CorEnergy has signaled to the market that it plans to sell the utility, which would then ostensibly lease the pipeline from CorEnergy, but the firm needs FERC approval to do that. “We’re looking to implement a sale and leaseback arrangement – to break up the regulated utility, spin the assets out and then lease them back to MoGas. We plan to put the assets into another CorEnergy sub-entity and have a lease arrangement between the two entities. And that requires FERC approval, because you’re pulling assets out of a regulated utility,” Kreul explains.
To date, “many assets have been leased to FERC utilities, but not a pipeline, so FERC wants to review the transaction and make a determination,” says Kreul. He believes there is good chance for a favourable ruling: “It’s been done on the electric side, but it hasn’t been done on the gas side. We’re making an argument that, from a practical standpoint, it shouldn’t make a difference whether energy is travelling down a wire or a pipe,” he adds.

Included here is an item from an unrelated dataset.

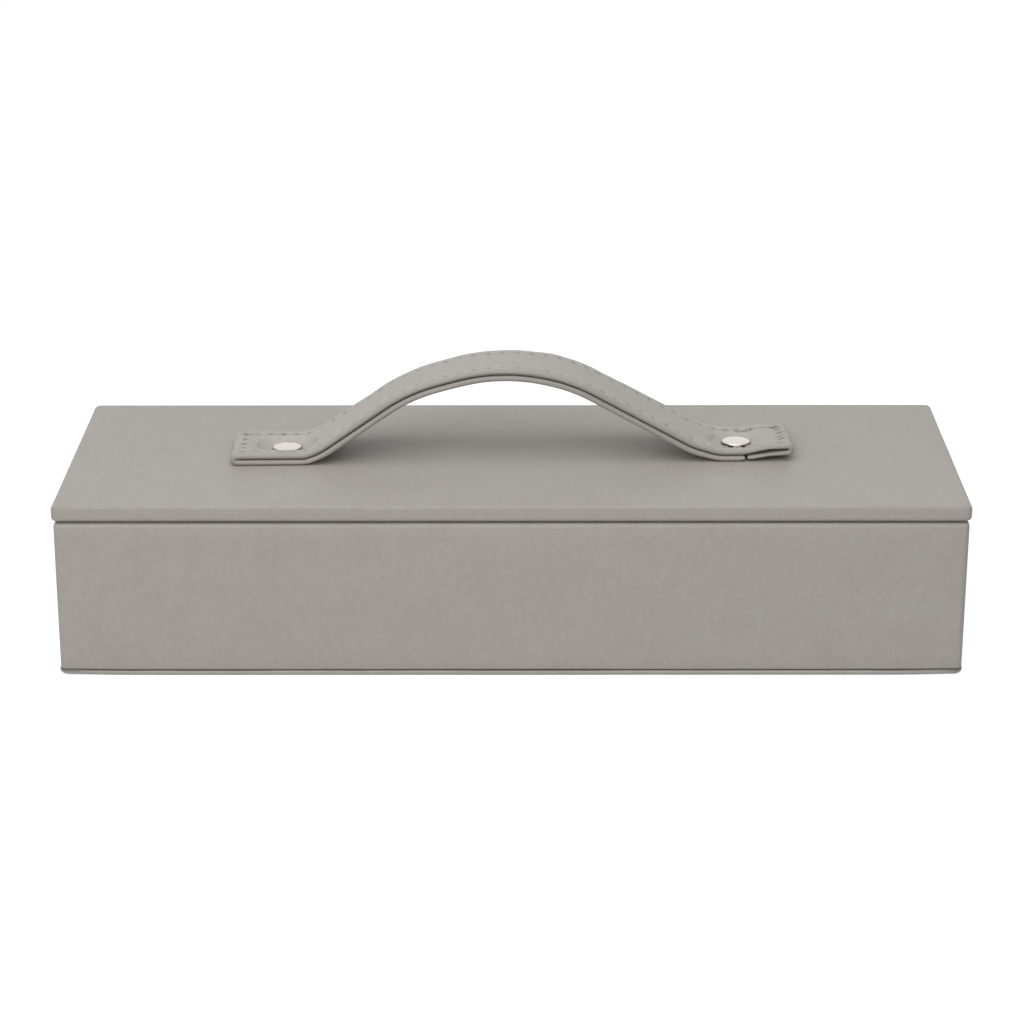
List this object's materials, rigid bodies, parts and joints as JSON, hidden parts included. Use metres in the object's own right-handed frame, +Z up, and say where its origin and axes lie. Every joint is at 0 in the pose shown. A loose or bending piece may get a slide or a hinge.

That is, CorEnergy is hoping FERC will look at MoGas along the same lines as Hunt’s 2014 landmark deal. “That was a precedent-setting transaction and very important because it also satisfied the IRS’ REIT test and the PUCT. This decision would do the same thing, only at FERC-level for the midstream oil and gas space. So it’s a very important transaction that can add capital to the national transmission grid using a REIT structure – which is very familiar to institutional investors – as a fundraising vehicle,” Schulte argues.
With MLPs having seen better days, the prospect of unlocking a cheaper source of institutional capital could prove very attractive to the government. For the emerging infrastructure REIT market, a widening of its asset base could give it the boost it needs to convince investors it is here to stay.